Je ne veux certes point décrier ce que ma faible voix a vanté autant qu’il lui était possible. Je ne veux point médire des chemins de fer, des canaux et autres travaux publics, des améliorations matérielles et positives en général : ce que j’ai adoré, je ne le brûle pas, je l’adore encore. Chez nous, le gouvernement de 1830 a fait de ces perfectionnemens beaucoup plus que ceux qui l’avaient précédé. Il n’en a point fait assez cependant. Il ne leur a pas imprimé ce cachet de généralité et de grandeur que le Français affectionne. Il n’a pas su les coordonner, les conduire avec unité et ensemble. En somme, à cet égard, son entreprise dirigée à bâtons rompus par des ministères constamment menacés de mort, sous les auspices de chambres trop disposées à confondre l’épargne avec l’économie, à travers mille soucis, mille exigences des partis, a été incomplète et quelquefois mesquine. Cependant elle n’a été sans fruit ni pour le pays ni pour le prince. Elle a augmenté la prospérité nationale, elle a valu au gouvernement les suffrages et l’adhésion sincère des classes commerçantes et industrielles. Continuée sur des proportions plus larges et avec plus de perfection, unie à un vaste plan d’organisation du travail et des travailleurs de tous les ordres, elle procurera au pouvoir un peu de cette stabilité qu’il cherche avec anxiété et qu’il ne trouve pas. La politique des intérêts matériels assurera aux classes pauvres le bien-être qu’elles désirent, qu’elles méritent, qu’elles se savent fondées à revendiquer en échange de leurs sueurs qu’elles prodiguent. Elle seule fermera la bouche aux adversaires du régime monarchique, qui promettent aux masses populaires des satisfactions devenues chères à tous, et qui, à l’appui du système républicain, tracent le brillant tableau de l’aisance dont jouissent l’ouvrier et le paysan dans les états de l’Union américaine. Chez nous, qui avons une dynastie nouvelle, assise sur un trône dressé par le bras populaire, elle est plus qu’ailleurs une nécessité et un devoir.

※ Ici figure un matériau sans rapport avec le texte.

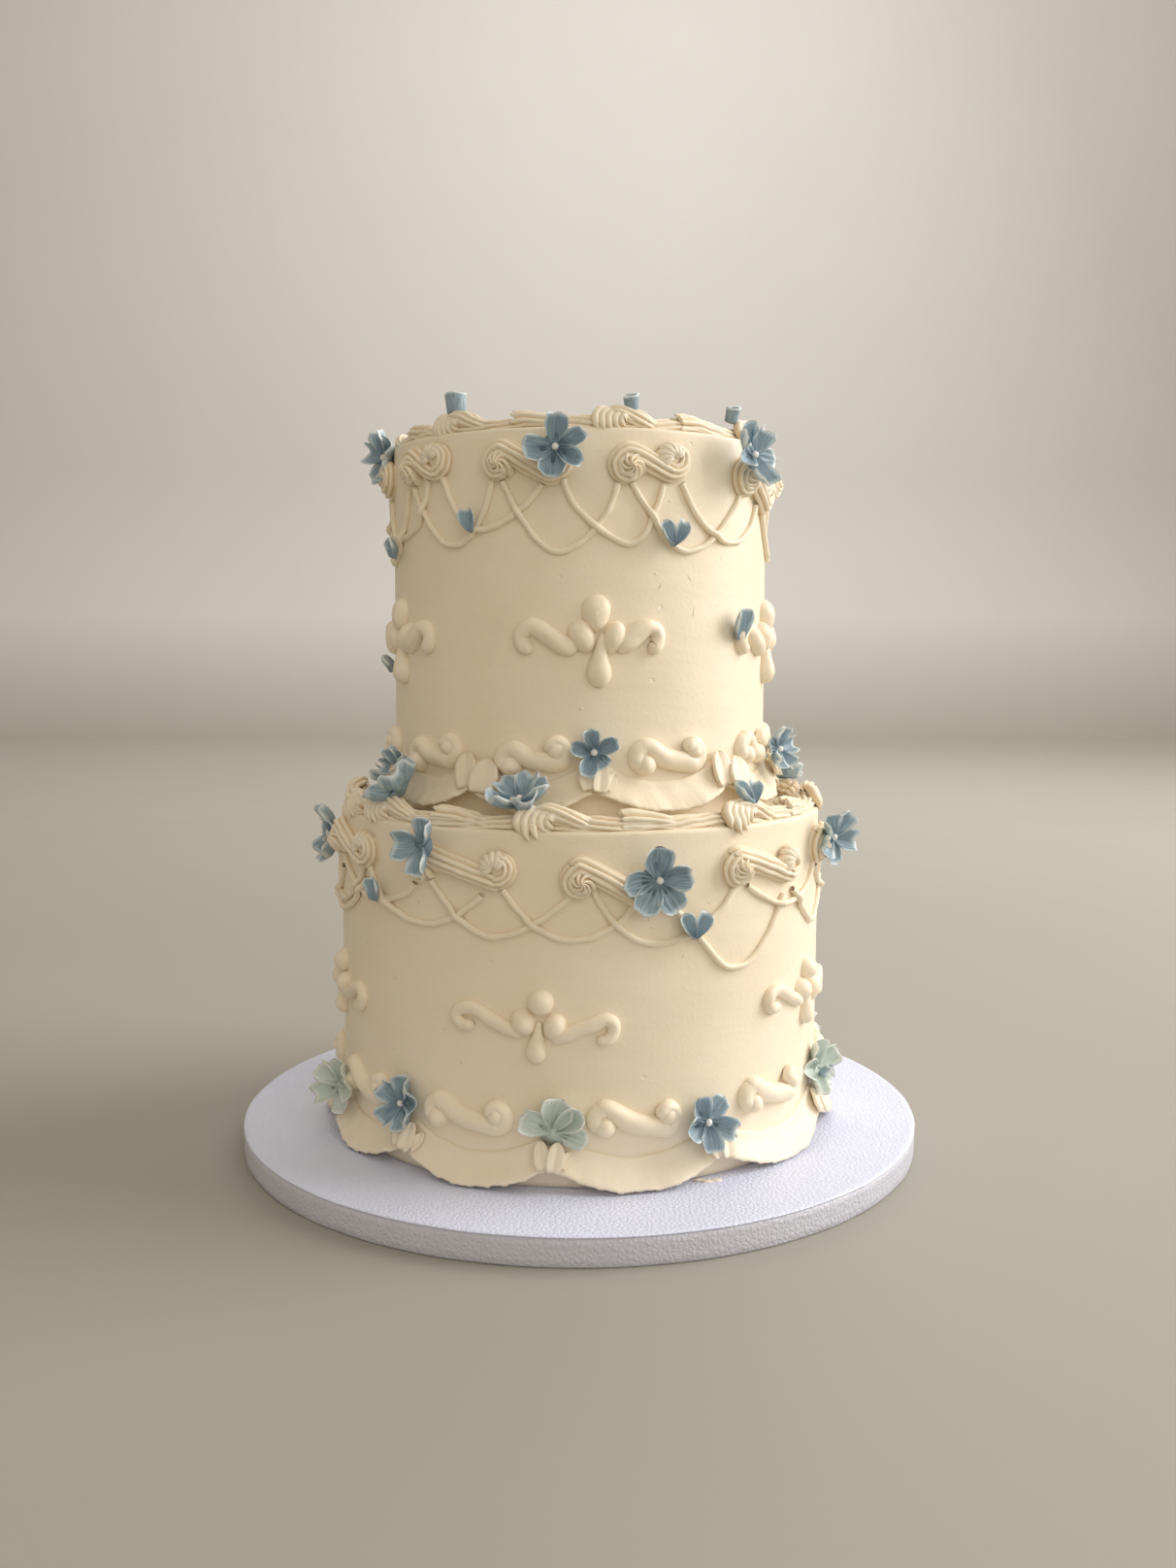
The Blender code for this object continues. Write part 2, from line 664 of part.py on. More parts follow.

Ceci est donc bien entendu, tout Européen doit vouloir les améliorations positives. C’est de la politique telle qu’il est indispensable d’en faire, de celle à laquelle doivent prêter leur concours dévoué tous ceux qui aiment l’humanité, tous ceux qui veulent que le sentiment de fraternité gravé lentement dans les cœurs par le christianisme, et maintenant en train de s’introduire partout dans les lois sous le titre d’égalité, devienne un gage de bonheur privé et de prospérité publique, et non le provocateur de bouleversemens affreux.